━━ Data section ━━

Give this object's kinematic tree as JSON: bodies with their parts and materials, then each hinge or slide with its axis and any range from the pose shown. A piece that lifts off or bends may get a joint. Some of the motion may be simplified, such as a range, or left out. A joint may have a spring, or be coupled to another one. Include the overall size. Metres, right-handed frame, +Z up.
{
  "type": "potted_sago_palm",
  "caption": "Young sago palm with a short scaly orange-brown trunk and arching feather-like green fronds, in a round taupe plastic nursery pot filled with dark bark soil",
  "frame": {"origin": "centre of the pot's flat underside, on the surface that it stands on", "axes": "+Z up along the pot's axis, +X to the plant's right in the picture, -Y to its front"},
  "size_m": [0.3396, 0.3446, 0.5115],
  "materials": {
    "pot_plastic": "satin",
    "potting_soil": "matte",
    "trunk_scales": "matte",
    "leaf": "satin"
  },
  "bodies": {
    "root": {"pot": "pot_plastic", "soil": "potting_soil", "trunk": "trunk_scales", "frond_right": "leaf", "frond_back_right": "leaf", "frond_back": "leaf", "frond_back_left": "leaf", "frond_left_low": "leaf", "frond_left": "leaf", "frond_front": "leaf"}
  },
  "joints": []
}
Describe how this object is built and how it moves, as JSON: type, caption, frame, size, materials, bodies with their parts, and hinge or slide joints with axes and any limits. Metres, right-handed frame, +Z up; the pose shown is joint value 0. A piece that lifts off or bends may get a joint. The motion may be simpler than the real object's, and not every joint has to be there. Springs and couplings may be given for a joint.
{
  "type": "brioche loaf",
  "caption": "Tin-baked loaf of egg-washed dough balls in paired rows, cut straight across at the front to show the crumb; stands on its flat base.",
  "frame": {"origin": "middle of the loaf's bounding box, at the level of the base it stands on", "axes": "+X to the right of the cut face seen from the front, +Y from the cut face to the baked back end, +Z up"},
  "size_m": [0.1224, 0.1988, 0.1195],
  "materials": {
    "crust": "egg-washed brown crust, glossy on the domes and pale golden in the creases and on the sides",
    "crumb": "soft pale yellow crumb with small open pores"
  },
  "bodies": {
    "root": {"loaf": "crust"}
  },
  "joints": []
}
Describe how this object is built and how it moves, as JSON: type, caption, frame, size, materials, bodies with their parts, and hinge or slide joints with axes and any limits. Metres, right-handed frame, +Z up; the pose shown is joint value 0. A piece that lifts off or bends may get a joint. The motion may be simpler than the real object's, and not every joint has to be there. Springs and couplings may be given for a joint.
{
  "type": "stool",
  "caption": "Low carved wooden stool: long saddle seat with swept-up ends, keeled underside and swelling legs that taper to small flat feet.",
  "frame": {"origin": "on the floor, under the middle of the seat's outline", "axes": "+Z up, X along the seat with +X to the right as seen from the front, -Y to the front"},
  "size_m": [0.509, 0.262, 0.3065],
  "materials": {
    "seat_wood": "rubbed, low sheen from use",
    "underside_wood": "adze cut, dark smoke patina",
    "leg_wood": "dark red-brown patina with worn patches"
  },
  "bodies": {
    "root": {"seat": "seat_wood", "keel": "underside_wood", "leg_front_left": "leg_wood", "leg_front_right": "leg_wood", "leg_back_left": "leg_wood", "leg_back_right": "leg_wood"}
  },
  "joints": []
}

━━━
━━ Data section ━━

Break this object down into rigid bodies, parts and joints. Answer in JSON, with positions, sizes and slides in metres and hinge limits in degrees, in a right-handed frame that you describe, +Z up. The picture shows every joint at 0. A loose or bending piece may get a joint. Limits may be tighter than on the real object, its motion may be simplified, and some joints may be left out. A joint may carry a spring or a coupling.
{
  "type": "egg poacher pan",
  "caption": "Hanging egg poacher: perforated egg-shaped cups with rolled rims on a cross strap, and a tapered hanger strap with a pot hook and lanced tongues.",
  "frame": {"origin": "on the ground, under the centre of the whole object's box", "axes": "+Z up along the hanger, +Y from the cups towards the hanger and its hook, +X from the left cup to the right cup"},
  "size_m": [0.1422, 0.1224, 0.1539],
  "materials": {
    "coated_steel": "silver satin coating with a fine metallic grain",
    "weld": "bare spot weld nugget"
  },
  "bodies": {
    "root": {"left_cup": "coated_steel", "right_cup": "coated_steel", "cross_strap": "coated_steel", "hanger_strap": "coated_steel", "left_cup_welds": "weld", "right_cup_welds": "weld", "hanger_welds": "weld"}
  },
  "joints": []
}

━━━

### The task
Reproduce every line of the listing above in which the string "JSON" appears.

### Answer to this exercise
Give this object's kinematic tree as JSON: bodies with their parts and materials, then each hinge or slide with its axis and any range from the pose shown. A piece that lifts off or bends may get a joint. Some of the motion may be simplified, such as a range, or left out. A joint may have a spring, or be coupled to another one. Include the overall size. Metres, right-handed frame, +Z up.
Describe how this object is built and how it moves, as JSON: type, caption, frame, size, materials, bodies with their parts, and hinge or slide joints with axes and any limits. Metres, right-handed frame, +Z up; the pose shown is joint value 0. A piece that lifts off or bends may get a joint. The motion may be simpler than the real object's, and not every joint has to be there. Springs and couplings may be given for a joint.
Describe how this object is built and how it moves, as JSON: type, caption, frame, size, materials, bodies with their parts, and hinge or slide joints with axes and any limits. Metres, right-handed frame, +Z up; the pose shown is joint value 0. A piece that lifts off or bends may get a joint. The motion may be simpler than the real object's, and not every joint has to be there. Springs and couplings may be given for a joint.
Break this object down into rigid bodies, parts and joints. Answer in JSON, with positions, sizes and slides in metres and hinge limits in degrees, in a right-handed frame that you describe, +Z up. The picture shows every joint at 0. A loose or bending piece may get a joint. Limits may be tighter than on the real object, its motion may be simplified, and some joints may be left out. A joint may carry a spring or a coupling.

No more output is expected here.